> EXERCISE DIRECTIONS: Your task is to output the listing word for word, with pictures excluded.

--- START DATA RECORDS ---

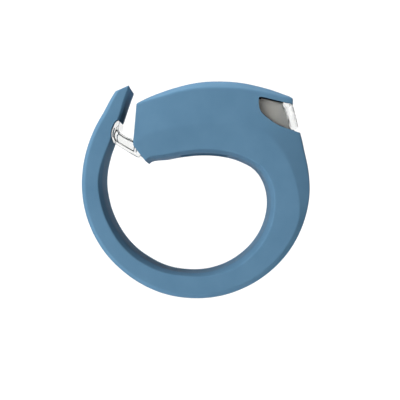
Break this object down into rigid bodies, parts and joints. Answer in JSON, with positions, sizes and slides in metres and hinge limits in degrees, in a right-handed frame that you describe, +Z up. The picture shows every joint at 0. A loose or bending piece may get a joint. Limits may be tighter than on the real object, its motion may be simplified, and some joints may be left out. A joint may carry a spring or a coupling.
{
  "type": "silicone strap safety light",
  "caption": "Small coin-cell LED safety light in a silicone skin: faceted head with a clear lens and hook, and an integral strap that closes round a bar or collar on the hook.",
  "frame": {"origin": "middle of the bar that the strap closes on, half way along the strap's width", "axes": "+Y along the bar, +Z up through the head, +X the way the light shines"},
  "size_m": [0.0425, 0.0256, 0.0407],
  "materials": {
    "silicone": "matte blue-grey silicone",
    "clear_plastic": "clear polycarbonate",
    "black_plastic": "matte black ABS",
    "seal": "black rubber",
    "board": "green solder mask",
    "silver_plating": "vacuum metallised plastic",
    "steel": "brushed stainless steel",
    "contact_brass": "sprung brass",
    "led_body": "cream ceramic and epoxy",
    "ceramic": "brown ceramic"
  },
  "bodies": {
    "root": {"silicone_skin": "silicone", "lens_housing": "clear_plastic", "base_plate": "black_plastic", "seal_ring": "seal", "circuit_board": "board", "microcontroller": "black_plastic", "resistor": "black_plastic", "capacitor": "ceramic", "led_board": "board", "led_near": "led_body", "led_far": "led_body", "led_lens_near": "clear_plastic", "led_lens_far": "clear_plastic", "reflector": "silver_plating", "coin_cell_lower": "steel", "coin_cell_upper": "steel", "contact_negative": "contact_brass", "contact_positive": "contact_brass", "switch_case": "black_plastic", "switch_dome": "steel"},
    "button": {"button_pad": "silicone", "button_cap": "black_plastic", "switch_plunger": "black_plastic"},
    "strap_1": {"strap_link_1": "silicone"},
    "strap_2": {"strap_link_2": "silicone"},
    "strap_3": {"strap_link_3": "silicone"},
    "strap_4": {"strap_link_4": "silicone"},
    "strap_5": {"strap_link_5": "silicone"},
    "strap_6": {"strap_link_6": "silicone"},
    "strap_end": {"strap_end": "silicone"}
  },
  "joints": [
    {"name": "strap_root_bend", "type": "hinge", "parent": "root", "child": "strap_1", "pos_m": [0.02194, 0, 0.00531], "axis": [0, -1, 0], "range_deg": [0, 2.01], "stiffness_Nm_per_rad": 0.1, "springref_deg": -2.29},
    {"name": "strap_bend_2", "type": "hinge", "parent": "strap_1", "child": "strap_2", "pos_m": [0.01818, 0, -0.0072], "axis": [0, -1, 0], "range_deg": [0, 4.01], "stiffness_Nm_per_rad": 0.05, "springref_deg": -2.29},
    {"name": "strap_bend_3", "type": "hinge", "parent": "strap_2", "child": "strap_3", "pos_m": [0.00746, 0, -0.01509], "axis": [0, -1, 0], "range_deg": [0, 8.01], "stiffness_Nm_per_rad": 0.035, "springref_deg": -2.29},
    {"name": "strap_bend_4", "type": "hinge", "parent": "strap_3", "child": "strap_4", "pos_m": [-0.0059, 0, -0.01506], "axis": [0, -1, 0], "range_deg": [0, 14.01], "stiffness_Nm_per_rad": 0.035, "springref_deg": -2.29},
    {"name": "strap_bend_5", "type": "hinge", "parent": "strap_4", "child": "strap_5", "pos_m": [-0.01657, 0, -0.00717], "axis": [0, -1, 0], "range_deg": [0, 22.01], "stiffness_Nm_per_rad": 0.025, "springref_deg": -2.29},
    {"name": "strap_open", "type": "hinge", "parent": "strap_5", "child": "strap_6", "pos_m": [-0.02056, 0, 0.00532], "axis": [0, -1, 0], "range_deg": [0, 26], "stiffness_Nm_per_rad": 0.02, "springref_deg": -2.29},
    {"name": "strap_bend_7", "type": "hinge", "parent": "strap_6", "child": "strap_end", "pos_m": [-0.01985, 0, 0.01087], "axis": [0, -1, 0], "range_deg": [0, 18.01], "stiffness_Nm_per_rad": 0.02, "springref_deg": -2.29},
    {"name": "button_press", "type": "slide", "parent": "root", "child": "button", "axis": [0, 0, -1], "range_m": [0, 0.0003], "stiffness_N_per_m": 400, "springref_m": -0.0002, "deforming": ["switch_dome"]}
  ],
  "couplings": [
    {"joint": "strap_root_bend", "follows": "strap_open", "ratio": 0.076923},
    {"joint": "strap_bend_2", "follows": "strap_open", "ratio": 0.15385},
    {"joint": "strap_bend_3", "follows": "strap_open", "ratio": 0.30769},
    {"joint": "strap_bend_4", "follows": "strap_open", "ratio": 0.53846},
    {"joint": "strap_bend_5", "follows": "strap_open", "ratio": 0.84615},
    {"joint": "strap_bend_7", "follows": "strap_open", "ratio": 0.69231}
  ]
}
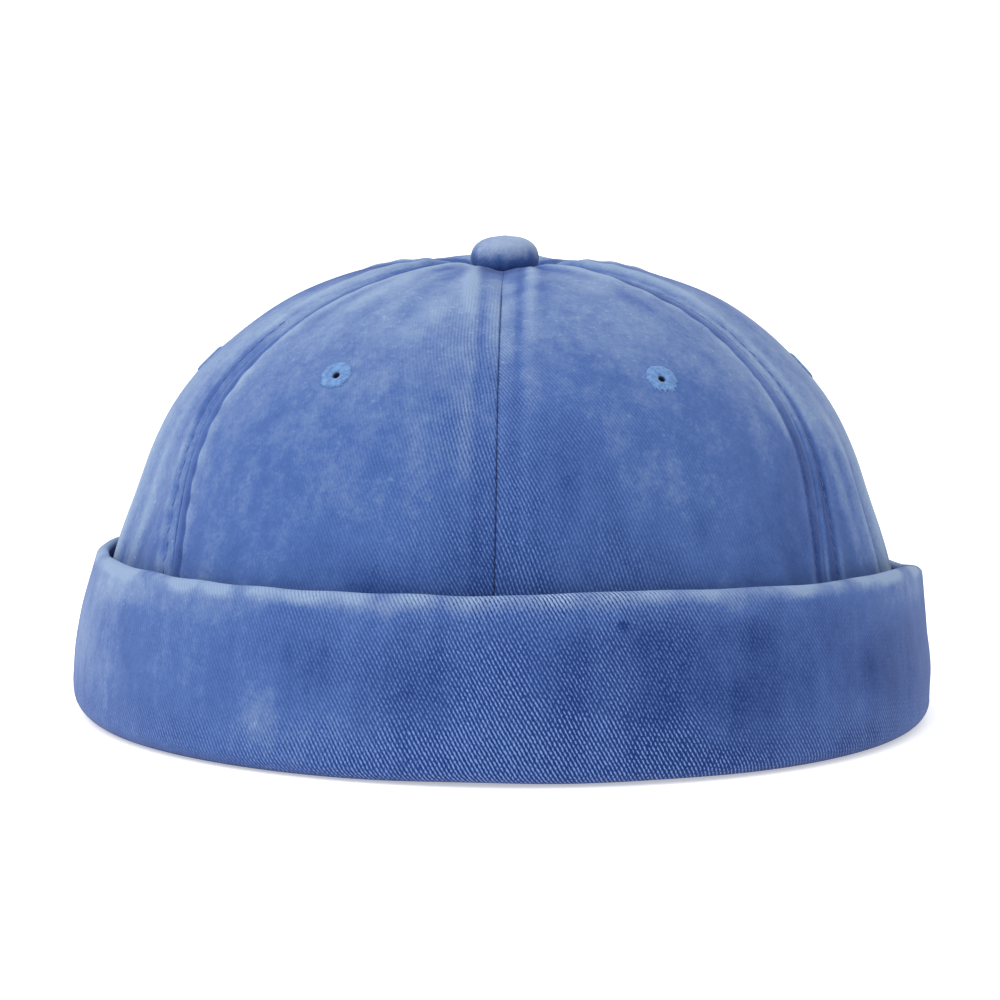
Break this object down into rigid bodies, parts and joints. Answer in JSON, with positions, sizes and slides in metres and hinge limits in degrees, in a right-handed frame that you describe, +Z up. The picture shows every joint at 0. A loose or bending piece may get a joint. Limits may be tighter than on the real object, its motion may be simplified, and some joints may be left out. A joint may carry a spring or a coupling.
{
  "type": "sailor cap",
  "caption": "Brimless sailor cap of washed cotton twill: a rounded crown of sewn panels with stitched eyelets, a covered button on top and a turned-up cuff that stands a little off it.",
  "frame": {"origin": "middle of the foot, on the surface the cap stands on", "axes": "+Z up through the top button, -Y towards the front of the cap, +X to the right of someone facing the front"},
  "size_m": [0.1986, 0.1896, 0.1095],
  "materials": {
    "crown_twill": "washed twill, matte, faded on its raised edges",
    "cuff_twill": "washed twill, matte, faded along its rim",
    "button_twill": "washed twill, matte, faded",
    "eyelet_thread": "satin stitch, soft sheen"
  },
  "bodies": {
    "root": {"panel_front_left": "crown_twill", "panel_front_right": "crown_twill", "panel_side_left": "crown_twill", "panel_side_right": "crown_twill", "panel_back_left": "crown_twill", "panel_back_right": "crown_twill", "cuff": "cuff_twill", "top_button": "button_twill", "eyelet_front_left": "eyelet_thread", "eyelet_front_right": "eyelet_thread", "eyelet_side_left": "eyelet_thread", "eyelet_side_right": "eyelet_thread", "eyelet_back_left": "eyelet_thread", "eyelet_back_right": "eyelet_thread"}
  },
  "joints": []
}
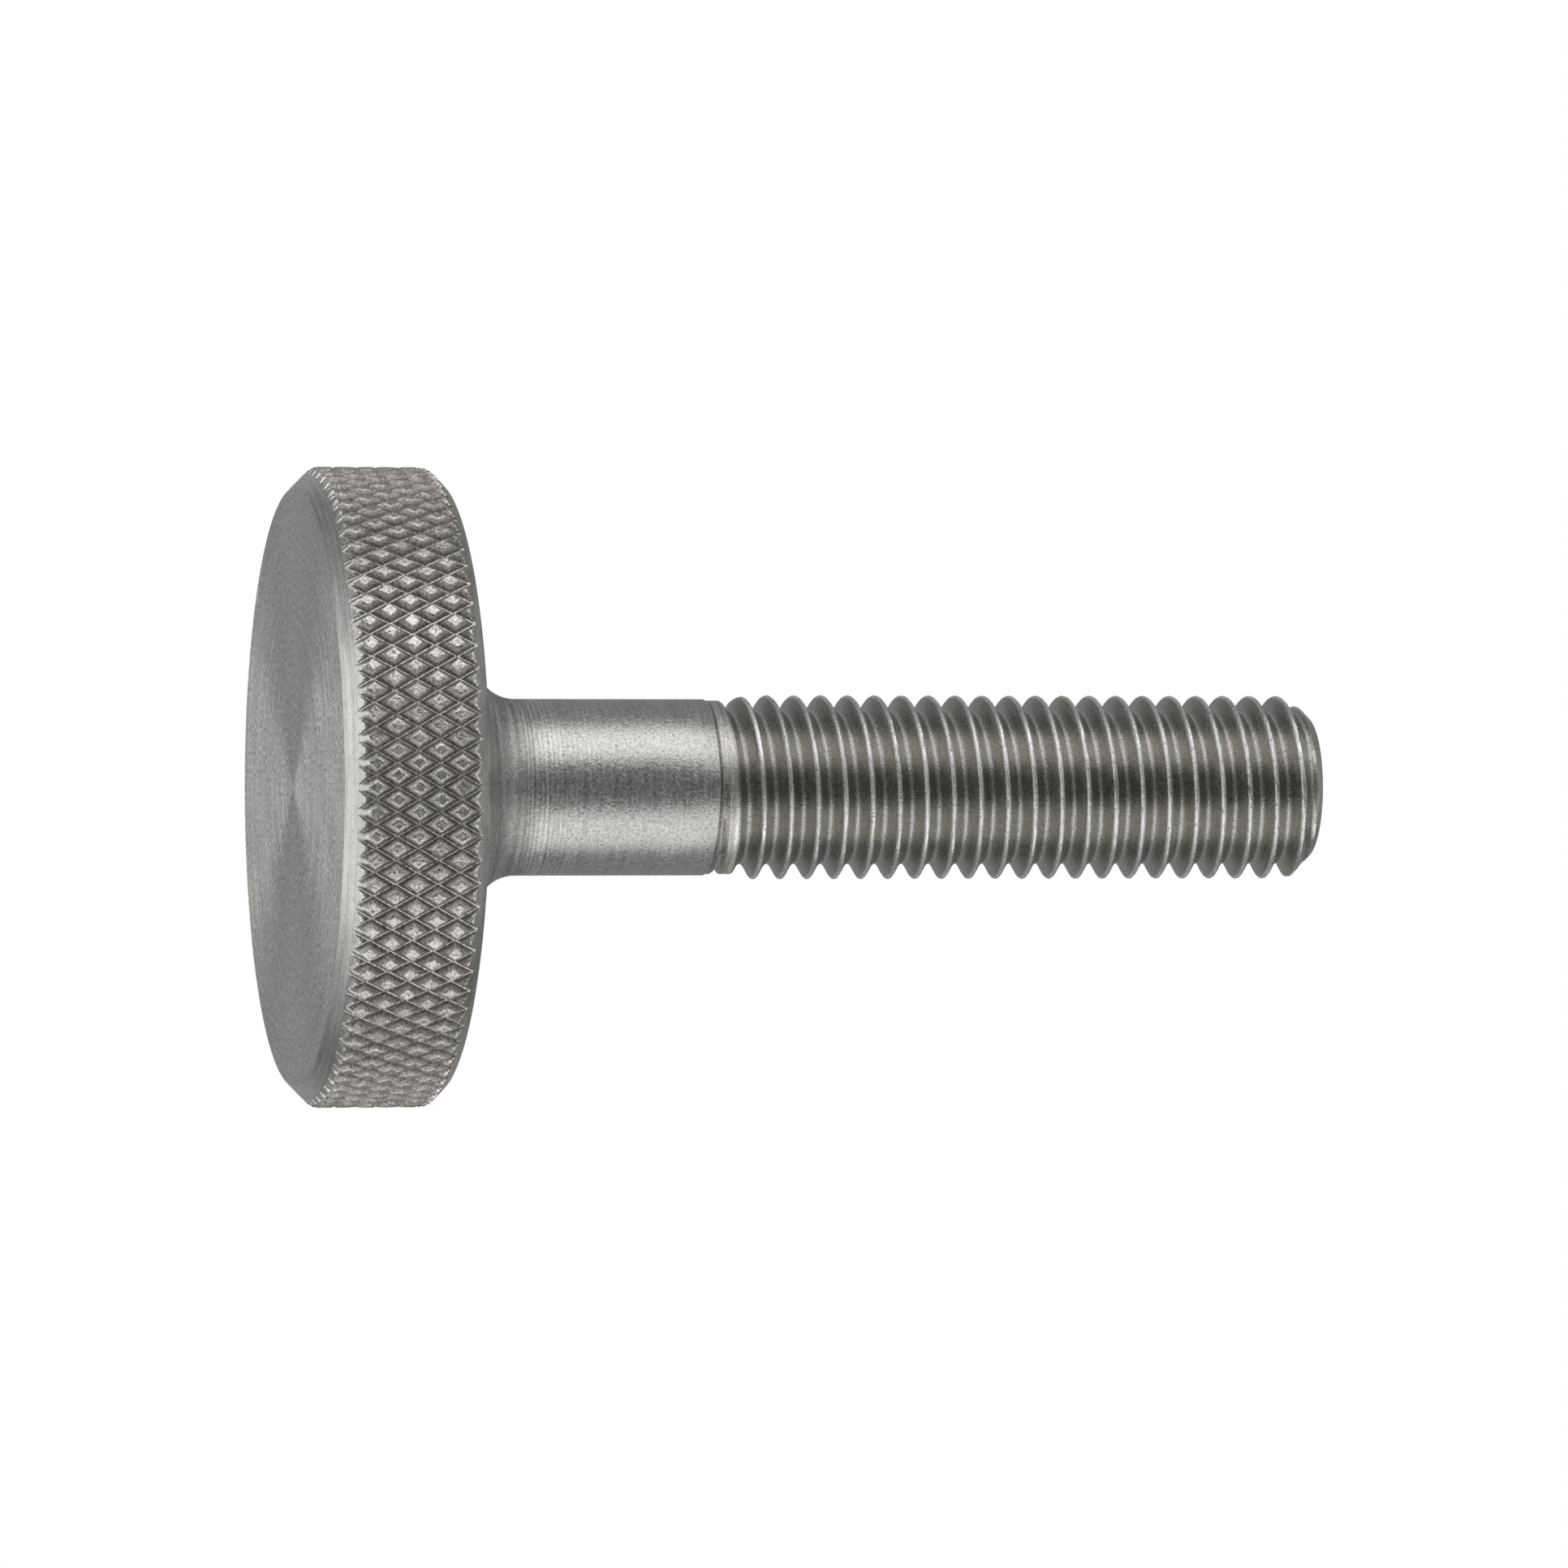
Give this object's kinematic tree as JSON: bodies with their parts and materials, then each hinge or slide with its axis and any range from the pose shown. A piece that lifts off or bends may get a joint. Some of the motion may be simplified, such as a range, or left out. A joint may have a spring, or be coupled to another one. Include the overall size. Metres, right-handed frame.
{
  "type": "knurled thumb screw",
  "caption": "Metric thumb screw with a thin diamond-knurled disc head, a low tapered hub, a plain shank and a right-hand thread with a chamfered point.",
  "frame": {"origin": "centre of the head's flat face, where the axis of the screw meets the surface that it stands on", "axes": "+Z along the axis of the screw, from the head to the point; X and Y square to it"},
  "size_m": [0.0344, 0.0344, 0.0562],
  "materials": {
    "stainless_steel": "turned stainless steel with fine circular tool lines, not polished"
  },
  "bodies": {
    "root": {"thumb_screw": "stainless_steel"}
  },
  "joints": []
}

--- END DATA RECORDS ---

> OUTPUT FOR THIS EXERCISE:
Break this object down into rigid bodies, parts and joints. Answer in JSON, with positions, sizes and slides in metres and hinge limits in degrees, in a right-handed frame that you describe, +Z up. The picture shows every joint at 0. A loose or bending piece may get a joint. Limits may be tighter than on the real object, its motion may be simplified, and some joints may be left out. A joint may carry a spring or a coupling.
{
  "type": "silicone strap safety light",
  "caption": "Small coin-cell LED safety light in a silicone skin: faceted head with a clear lens and hook, and an integral strap that closes round a bar or collar on the hook.",
  "frame": {"origin": "middle of the bar that the strap closes on, half way along the strap's width", "axes": "+Y along the bar, +Z up through the head, +X the way the light shines"},
  "size_m": [0.0425, 0.0256, 0.0407],
  "materials": {
    "silicone": "matte blue-grey silicone",
    "clear_plastic": "clear polycarbonate",
    "black_plastic": "matte black ABS",
    "seal": "black rubber",
    "board": "green solder mask",
    "silver_plating": "vacuum metallised plastic",
    "steel": "brushed stainless steel",
    "contact_brass": "sprung brass",
    "led_body": "cream ceramic and epoxy",
    "ceramic": "brown ceramic"
  },
  "bodies": {
    "root": {"silicone_skin": "silicone", "lens_housing": "clear_plastic", "base_plate": "black_plastic", "seal_ring": "seal", "circuit_board": "board", "microcontroller": "black_plastic", "resistor": "black_plastic", "capacitor": "ceramic", "led_board": "board", "led_near": "led_body", "led_far": "led_body", "led_lens_near": "clear_plastic", "led_lens_far": "clear_plastic", "reflector": "silver_plating", "coin_cell_lower": "steel", "coin_cell_upper": "steel", "contact_negative": "contact_brass", "contact_positive": "contact_brass", "switch_case": "black_plastic", "switch_dome": "steel"},
    "button": {"button_pad": "silicone", "button_cap": "black_plastic", "switch_plunger": "black_plastic"},
    "strap_1": {"strap_link_1": "silicone"},
    "strap_2": {"strap_link_2": "silicone"},
    "strap_3": {"strap_link_3": "silicone"},
    "strap_4": {"strap_link_4": "silicone"},
    "strap_5": {"strap_link_5": "silicone"},
    "strap_6": {"strap_link_6": "silicone"},
    "strap_end": {"strap_end": "silicone"}
  },
  "joints": [
    {"name": "strap_root_bend", "type": "hinge", "parent": "root", "child": "strap_1", "pos_m": [0.02194, 0, 0.00531], "axis": [0, -1, 0], "range_deg": [0, 2.01], "stiffness_Nm_per_rad": 0.1, "springref_deg": -2.29},
    {"name": "strap_bend_2", "type": "hinge", "parent": "strap_1", "child": "strap_2", "pos_m": [0.01818, 0, -0.0072], "axis": [0, -1, 0], "range_deg": [0, 4.01], "stiffness_Nm_per_rad": 0.05, "springref_deg": -2.29},
    {"name": "strap_bend_3", "type": "hinge", "parent": "strap_2", "child": "strap_3", "pos_m": [0.00746, 0, -0.01509], "axis": [0, -1, 0], "range_deg": [0, 8.01], "stiffness_Nm_per_rad": 0.035, "springref_deg": -2.29},
    {"name": "strap_bend_4", "type": "hinge", "parent": "strap_3", "child": "strap_4", "pos_m": [-0.0059, 0, -0.01506], "axis": [0, -1, 0], "range_deg": [0, 14.01], "stiffness_Nm_per_rad": 0.035, "springref_deg": -2.29},
    {"name": "strap_bend_5", "type": "hinge", "parent": "strap_4", "child": "strap_5", "pos_m": [-0.01657, 0, -0.00717], "axis": [0, -1, 0], "range_deg": [0, 22.01], "stiffness_Nm_per_rad": 0.025, "springref_deg": -2.29},
    {"name": "strap_open", "type": "hinge", "parent": "strap_5", "child": "strap_6", "pos_m": [-0.02056, 0, 0.00532], "axis": [0, -1, 0], "range_deg": [0, 26], "stiffness_Nm_per_rad": 0.02, "springref_deg": -2.29},
    {"name": "strap_bend_7", "type": "hinge", "parent": "strap_6", "child": "strap_end", "pos_m": [-0.01985, 0, 0.01087], "axis": [0, -1, 0], "range_deg": [0, 18.01], "stiffness_Nm_per_rad": 0.02, "springref_deg": -2.29},
    {"name": "button_press", "type": "slide", "parent": "root", "child": "button", "axis": [0, 0, -1], "range_m": [0, 0.0003], "stiffness_N_per_m": 400, "springref_m": -0.0002, "deforming": ["switch_dome"]}
  ],
  "couplings": [
    {"joint": "strap_root_bend", "follows": "strap_open", "ratio": 0.076923},
    {"joint": "strap_bend_2", "follows": "strap_open", "ratio": 0.15385},
    {"joint": "strap_bend_3", "follows": "strap_open", "ratio": 0.30769},
    {"joint": "strap_bend_4", "follows": "strap_open", "ratio": 0.53846},
    {"joint": "strap_bend_5", "follows": "strap_open", "ratio": 0.84615},
    {"joint": "strap_bend_7", "follows": "strap_open", "ratio": 0.69231}
  ]
}
Break this object down into rigid bodies, parts and joints. Answer in JSON, with positions, sizes and slides in metres and hinge limits in degrees, in a right-handed frame that you describe, +Z up. The picture shows every joint at 0. A loose or bending piece may get a joint. Limits may be tighter than on the real object, its motion may be simplified, and some joints may be left out. A joint may carry a spring or a coupling.
{
  "type": "sailor cap",
  "caption": "Brimless sailor cap of washed cotton twill: a rounded crown of sewn panels with stitched eyelets, a covered button on top and a turned-up cuff that stands a little off it.",
  "frame": {"origin": "middle of the foot, on the surface the cap stands on", "axes": "+Z up through the top button, -Y towards the front of the cap, +X to the right of someone facing the front"},
  "size_m": [0.1986, 0.1896, 0.1095],
  "materials": {
    "crown_twill": "washed twill, matte, faded on its raised edges",
    "cuff_twill": "washed twill, matte, faded along its rim",
    "button_twill": "washed twill, matte, faded",
    "eyelet_thread": "satin stitch, soft sheen"
  },
  "bodies": {
    "root": {"panel_front_left": "crown_twill", "panel_front_right": "crown_twill", "panel_side_left": "crown_twill", "panel_side_right": "crown_twill", "panel_back_left": "crown_twill", "panel_back_right": "crown_twill", "cuff": "cuff_twill", "top_button": "button_twill", "eyelet_front_left": "eyelet_thread", "eyelet_front_right": "eyelet_thread", "eyelet_side_left": "eyelet_thread", "eyelet_side_right": "eyelet_thread", "eyelet_back_left": "eyelet_thread", "eyelet_back_right": "eyelet_thread"}
  },
  "joints": []
}
Give this object's kinematic tree as JSON: bodies with their parts and materials, then each hinge or slide with its axis and any range from the pose shown. A piece that lifts off or bends may get a joint. Some of the motion may be simplified, such as a range, or left out. A joint may have a spring, or be coupled to another one. Include the overall size. Metres, right-handed frame.
{
  "type": "knurled thumb screw",
  "caption": "Metric thumb screw with a thin diamond-knurled disc head, a low tapered hub, a plain shank and a right-hand thread with a chamfered point.",
  "frame": {"origin": "centre of the head's flat face, where the axis of the screw meets the surface that it stands on", "axes": "+Z along the axis of the screw, from the head to the point; X and Y square to it"},
  "size_m": [0.0344, 0.0344, 0.0562],
  "materials": {
    "stainless_steel": "turned stainless steel with fine circular tool lines, not polished"
  },
  "bodies": {
    "root": {"thumb_screw": "stainless_steel"}
  },
  "joints": []
}